We previously obtained and made public 215 pages of documents containing official emails sent through the private, unsecure email accounts of Johnson, former Deputy Secretary Alejandro Mayorkas, former Chief of Staff Christian Marrone, and former General Counsel Steven Bunnell. The documents include emails discussing high-level meetings Johnson was to have with the Kuwaiti ambassador and Saudi Arabian Interior Ministry officials, as well as a West African $4.5 million online consumer fraud scam using Johnson’s name.
Prior to the Obama administration’s leaving office, Judge Moss ordered the Department of Homeland Security to preserve email records sought by Judicial Watch “to minimize the risk of an inadvertent loss of potentially responsive emails.”  In petitioning the court for the preservation order, Judicial Watch argued:

A court order requiring preservation of these emails is particularly necessary now as DHS has suggested that these officials may have been acting without authorization by sending emails from these accounts … As such, there is no assurance that these officials will abide by a “request” by the agency to preserve these emails, particularly after their employment ends.…

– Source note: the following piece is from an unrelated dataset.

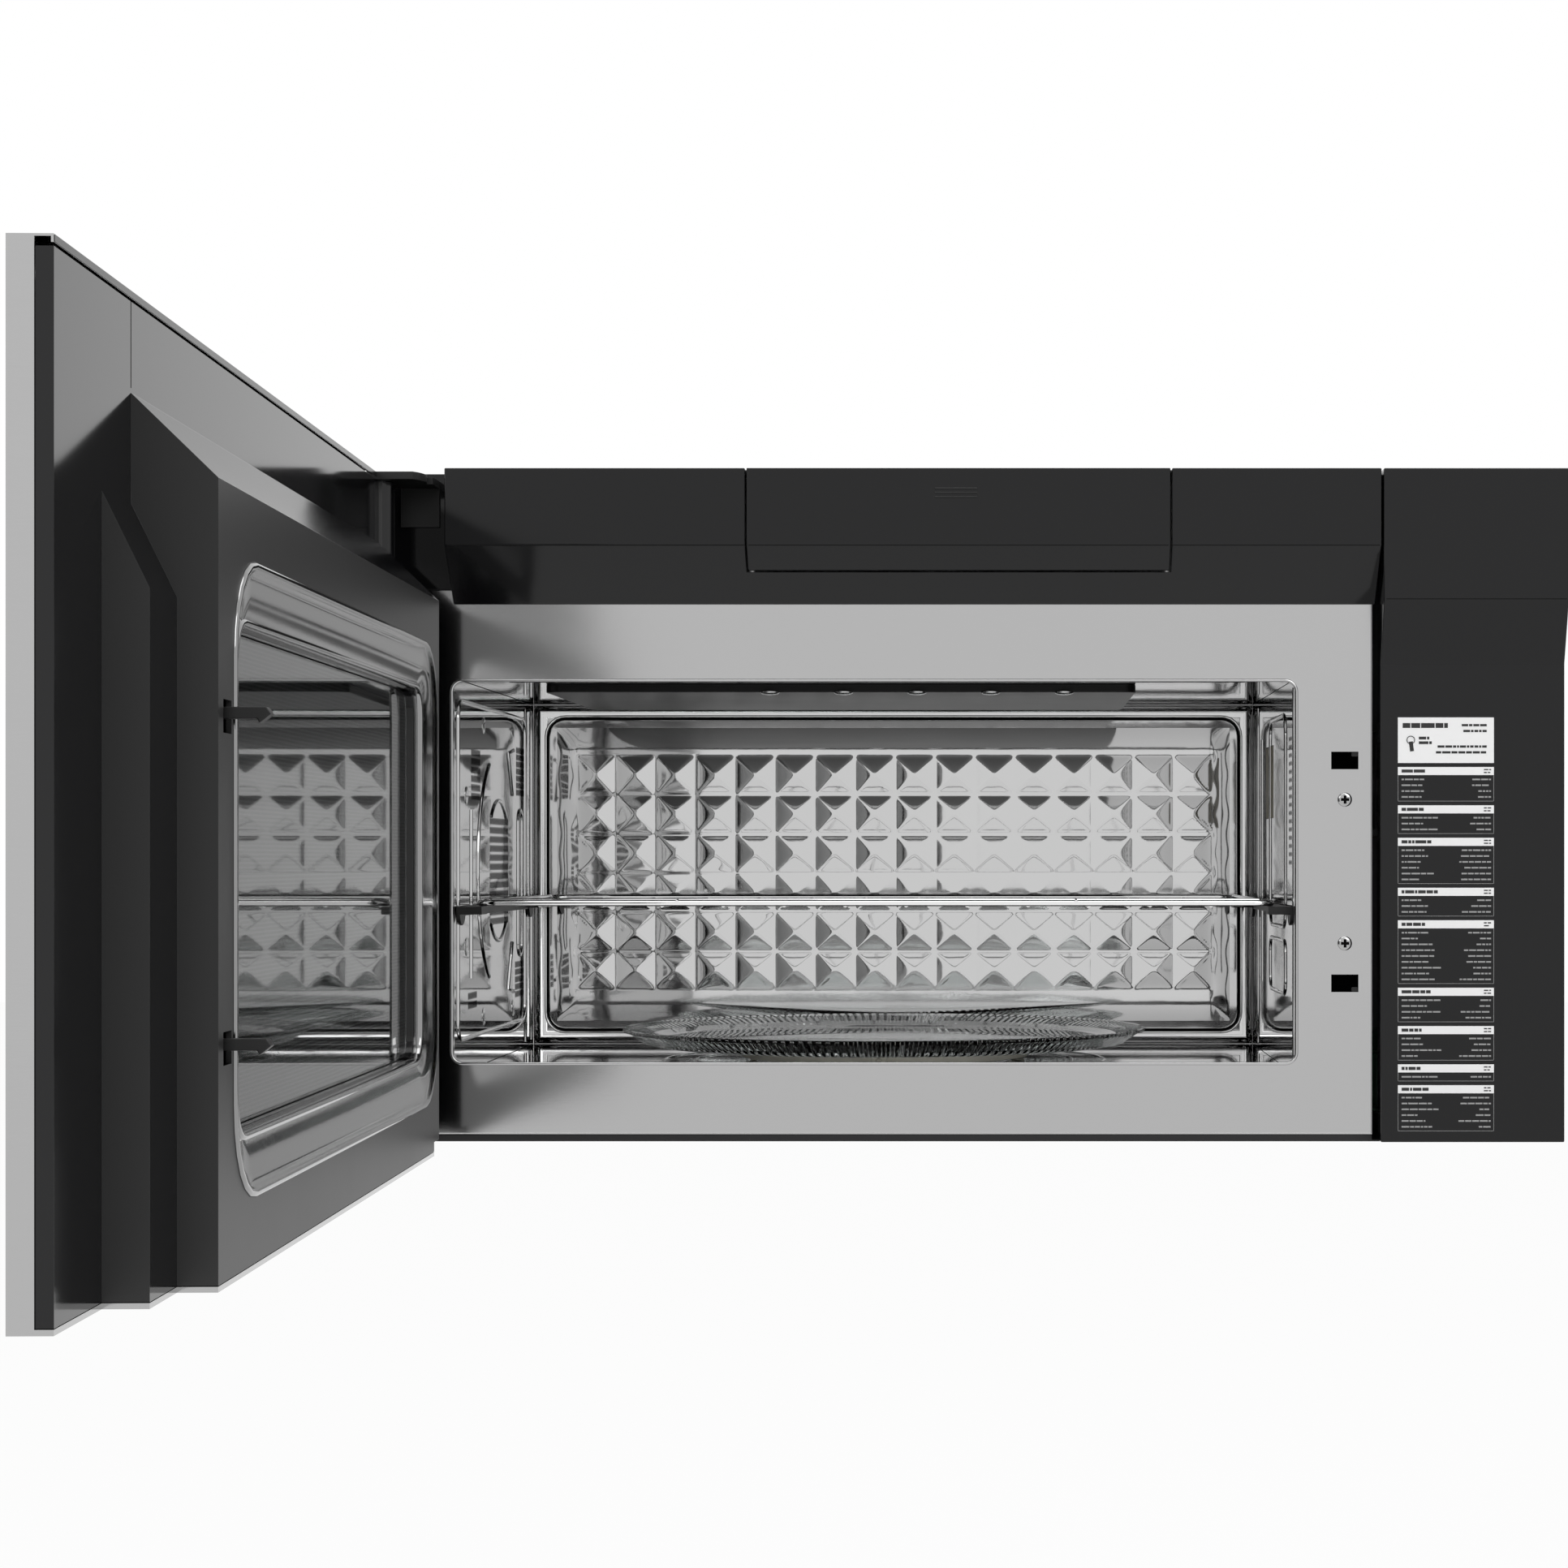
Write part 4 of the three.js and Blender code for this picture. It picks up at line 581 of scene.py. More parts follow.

Jeh Johnson and other top Obama Homeland Security officials, like Hillary Clinton, seemed to think the rules are for the little people.  We already uncovered documents revealing that Secretary Jeh Johnson and 28 other agency officials used government computers to access personal web-based email accounts despite an agency-wide ban due to heightened security concerns.
And yet another Obama government agency gamed Congress about emails.  We found other documents that reveal Homeland Security officials misled Rep. Scott Perry (R-PA) when Perry specifically asked whether personal accounts were being used for official government business.
I’ll keep you apprised of developments in this lawsuit as events warrant.